The silicone used to seal the hair into its signature smoothness is a detail that most viewers will never consciously notice and that is precisely why it matters. The hair moves exactly right. It catches light exactly right. It never disrupts the costume, never pulls away from the face, never behaves like real hair. It behaves like a perfect idea of hair. And that gap between real and ideal is where the entire film lives.

Contrast this with the first moment the character appears without the construction. Damp hair. No makeup. Dressed down. Stripped of the architecture that has been holding her together. Hathaway arriving at this moment looks not simply different but genuinely disoriented, as though the face beneath the face is not one she fully recognizes anymore. That is not acting alone. That is Merker’s work in reverse, the deliberate removal of the constructed self, making the real self look almost like the stranger.

Mother Mary uses beauty, hair, and costumes to turn performance looks into part of the film’s emotional narrative.

The Costume as the Argument

Costume designer Bina Daigeler has described the film as being, at its surface level, a movie about a pop diva needing a dress. What she built goes significantly further than that.

The costumes in Mother Mary are a complete visual language. The on-stage looks draw from Lady Gaga’s maximalism, Madonna’s Catholic imagery, Taylor Swift’s precise pop sensibility, and Beyonce’s physical command. They are not homage. They are synthesis. A character built from the visual vocabulary of every female pop icon of the past thirty years, wearing their aesthetics simultaneously, which makes the question the film is really asking more urgent: underneath all of that borrowed language, who is she?

The gold halo look, clearly influenced by the Peter Dundas-designed outfit Beyonce wore at the 2017 Grammy Awards, is the film’s most visually arresting moment. It is also its most explicit argument. A woman wearing a halo. A woman presenting herself as sacred, as iconic, as beyond ordinary humanity. And the film asking quietly and persistently: what did she sacrifice to get there?

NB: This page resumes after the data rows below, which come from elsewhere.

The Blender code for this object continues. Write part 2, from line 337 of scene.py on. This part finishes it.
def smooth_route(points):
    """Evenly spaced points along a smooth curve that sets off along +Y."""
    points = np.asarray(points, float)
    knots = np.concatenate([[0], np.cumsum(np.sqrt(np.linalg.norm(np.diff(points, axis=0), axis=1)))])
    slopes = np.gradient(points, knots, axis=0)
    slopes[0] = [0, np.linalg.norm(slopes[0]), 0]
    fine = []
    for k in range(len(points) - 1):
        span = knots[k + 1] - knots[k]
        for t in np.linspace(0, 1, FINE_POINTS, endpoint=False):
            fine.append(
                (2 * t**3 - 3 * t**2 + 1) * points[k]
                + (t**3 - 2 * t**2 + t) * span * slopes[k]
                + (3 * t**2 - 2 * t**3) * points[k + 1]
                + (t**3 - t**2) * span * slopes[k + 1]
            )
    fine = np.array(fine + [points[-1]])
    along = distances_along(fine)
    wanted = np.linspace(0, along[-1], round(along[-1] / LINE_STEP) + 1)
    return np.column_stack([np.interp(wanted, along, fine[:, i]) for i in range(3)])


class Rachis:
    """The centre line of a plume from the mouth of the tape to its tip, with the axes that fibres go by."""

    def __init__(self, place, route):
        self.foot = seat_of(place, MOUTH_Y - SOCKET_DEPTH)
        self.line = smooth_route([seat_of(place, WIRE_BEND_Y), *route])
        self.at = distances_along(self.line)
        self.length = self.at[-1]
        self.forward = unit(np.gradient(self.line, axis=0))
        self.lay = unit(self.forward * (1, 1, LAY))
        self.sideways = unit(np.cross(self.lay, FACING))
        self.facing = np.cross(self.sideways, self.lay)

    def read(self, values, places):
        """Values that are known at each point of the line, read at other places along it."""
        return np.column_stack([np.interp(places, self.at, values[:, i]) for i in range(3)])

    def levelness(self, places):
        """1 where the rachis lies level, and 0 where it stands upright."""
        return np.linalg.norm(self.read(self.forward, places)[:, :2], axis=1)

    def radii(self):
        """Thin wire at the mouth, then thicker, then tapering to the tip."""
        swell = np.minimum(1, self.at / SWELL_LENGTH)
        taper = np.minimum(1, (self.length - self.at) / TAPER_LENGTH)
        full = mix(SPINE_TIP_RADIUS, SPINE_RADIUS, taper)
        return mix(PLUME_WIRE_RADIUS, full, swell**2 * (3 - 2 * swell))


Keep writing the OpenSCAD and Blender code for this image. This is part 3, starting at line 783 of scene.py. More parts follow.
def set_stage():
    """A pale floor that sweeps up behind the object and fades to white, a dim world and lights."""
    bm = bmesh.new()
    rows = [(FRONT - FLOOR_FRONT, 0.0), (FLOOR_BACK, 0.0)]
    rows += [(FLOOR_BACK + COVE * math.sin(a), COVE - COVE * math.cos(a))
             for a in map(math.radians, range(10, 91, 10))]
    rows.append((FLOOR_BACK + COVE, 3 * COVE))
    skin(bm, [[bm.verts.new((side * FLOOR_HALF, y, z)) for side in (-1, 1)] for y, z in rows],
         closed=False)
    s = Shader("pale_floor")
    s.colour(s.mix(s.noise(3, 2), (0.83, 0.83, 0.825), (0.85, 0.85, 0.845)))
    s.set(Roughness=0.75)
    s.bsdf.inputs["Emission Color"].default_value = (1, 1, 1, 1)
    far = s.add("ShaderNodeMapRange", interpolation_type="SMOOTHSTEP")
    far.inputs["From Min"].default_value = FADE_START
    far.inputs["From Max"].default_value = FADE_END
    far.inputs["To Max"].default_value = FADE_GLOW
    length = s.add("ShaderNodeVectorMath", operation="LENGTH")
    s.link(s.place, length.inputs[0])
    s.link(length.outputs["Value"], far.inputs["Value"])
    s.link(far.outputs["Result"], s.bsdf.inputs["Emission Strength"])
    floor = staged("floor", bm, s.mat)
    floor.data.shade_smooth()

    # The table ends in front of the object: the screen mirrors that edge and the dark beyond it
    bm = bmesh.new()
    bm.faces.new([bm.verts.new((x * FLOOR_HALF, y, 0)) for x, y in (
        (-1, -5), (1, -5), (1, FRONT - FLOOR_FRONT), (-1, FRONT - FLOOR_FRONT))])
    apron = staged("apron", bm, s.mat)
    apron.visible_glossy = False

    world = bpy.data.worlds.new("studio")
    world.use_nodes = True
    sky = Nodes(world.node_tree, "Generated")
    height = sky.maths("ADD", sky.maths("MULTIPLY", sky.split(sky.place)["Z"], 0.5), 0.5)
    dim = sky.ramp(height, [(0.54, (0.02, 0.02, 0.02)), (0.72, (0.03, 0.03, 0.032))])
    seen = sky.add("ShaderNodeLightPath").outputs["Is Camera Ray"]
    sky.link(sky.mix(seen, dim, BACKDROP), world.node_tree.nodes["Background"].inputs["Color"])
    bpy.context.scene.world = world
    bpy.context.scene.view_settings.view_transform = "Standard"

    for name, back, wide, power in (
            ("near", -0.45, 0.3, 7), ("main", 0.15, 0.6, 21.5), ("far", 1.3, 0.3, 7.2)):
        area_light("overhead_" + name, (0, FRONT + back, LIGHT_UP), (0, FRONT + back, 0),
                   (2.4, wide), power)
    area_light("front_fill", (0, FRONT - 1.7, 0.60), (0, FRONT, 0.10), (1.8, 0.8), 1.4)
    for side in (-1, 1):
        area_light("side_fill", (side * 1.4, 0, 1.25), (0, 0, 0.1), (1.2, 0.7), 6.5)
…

The production designers pursued a restrained aesthetic throughout, using color palettes and fabric choices to underline character psychology rather than call attention to themselves. The clothes are not decoration. They are psychology made visible.

The Two Faces of the Film

The relationship between Mother Mary and Sam Anselm, the former costume designer played by Michaela Coel, is at its core a relationship between a woman and the person who knew her before she was constructed. Sam built the looks. Sam understands the architecture. And Sam’s return threatens to bring it all down because she is the one person in the film who knows both faces

This is the beauty conversation the film is having at its deepest level. Not the surface conversation about glamour and image, which it handles with extraordinary craft. But the conversation underneath it: what is the relationship between the face you build for the world and the face that exists before anyone starts building?

Every woman who has sat in a makeup chair knows this question in some form. The moment before the brush touches the skin is a moment of genuine encounter with the self as it actually is. What the film does is take that moment and extend it into a full narrative, asking what happens when the gap between the two faces becomes too wide to cross.

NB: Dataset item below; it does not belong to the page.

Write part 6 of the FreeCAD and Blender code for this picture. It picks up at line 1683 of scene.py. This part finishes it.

Heike Merker and Bina Daigeler: The Invisible Architects

One of the things that makes Mother Mary genuinely significant for the beauty conversation is that it makes visible the labor that is normally invisible. The hair and makeup artist, the costume designer, the women whose hands are responsible for the face and body the audience sees, are usually the most uncredited people in any production. Mother Mary puts that relationship at the center of the story.

Sam Anselm is not a supporting character. She is the film’s moral center. She is the person who understands that every beautiful thing onscreen had to be built by someone, and that the building required a human relationship that was real and significant and has consequences. When that relationship breaks and then attempts to repair itself, the film is asking questions about creative labor, about credit, about the specific intimacy between the person who sits in the chair and the person who works on the face.

As a makeup artist who has spent two decades in that relationship, this is the part of the film that lands the hardest. The chair is one of the most intimate spaces in anyone’s professional life. What happens in it, what is said and not said, what is seen and what is carefully not acknowledged, is a kind of trust that most people outside the industry never fully understand. Mother Mary understands it completely.

Mother Mary hair design helps communicate the character’s emotional transformation throughout the film.

What the Film Says About Beauty Right Now

Mother Mary arrives at a specific moment in the beauty conversation. A moment when the industry is reconsidering its relationship with perfection, when the gap between the constructed face and the real one is being discussed more openly than at any previous point in beauty culture’s history.

The character of Mother Mary is a woman whose public face has become indistinguishable from her entire identity. She cannot separate the icon from the person because the work of construction has been so complete, so sustained, and so successful that the original is no longer clearly visible even to herself.

What the film asks is not whether this is good or bad. It asks what it costs. And it gives that question the full weight of a David Lowery A24 psychological thriller, a stunning ensemble cast, the extraordinary craft of Heike Merker and Bina Daigeler, and one of the most complete and technically precise performances Anne Hathaway has ever given.

The face is the story. In Mother Mary, it always was.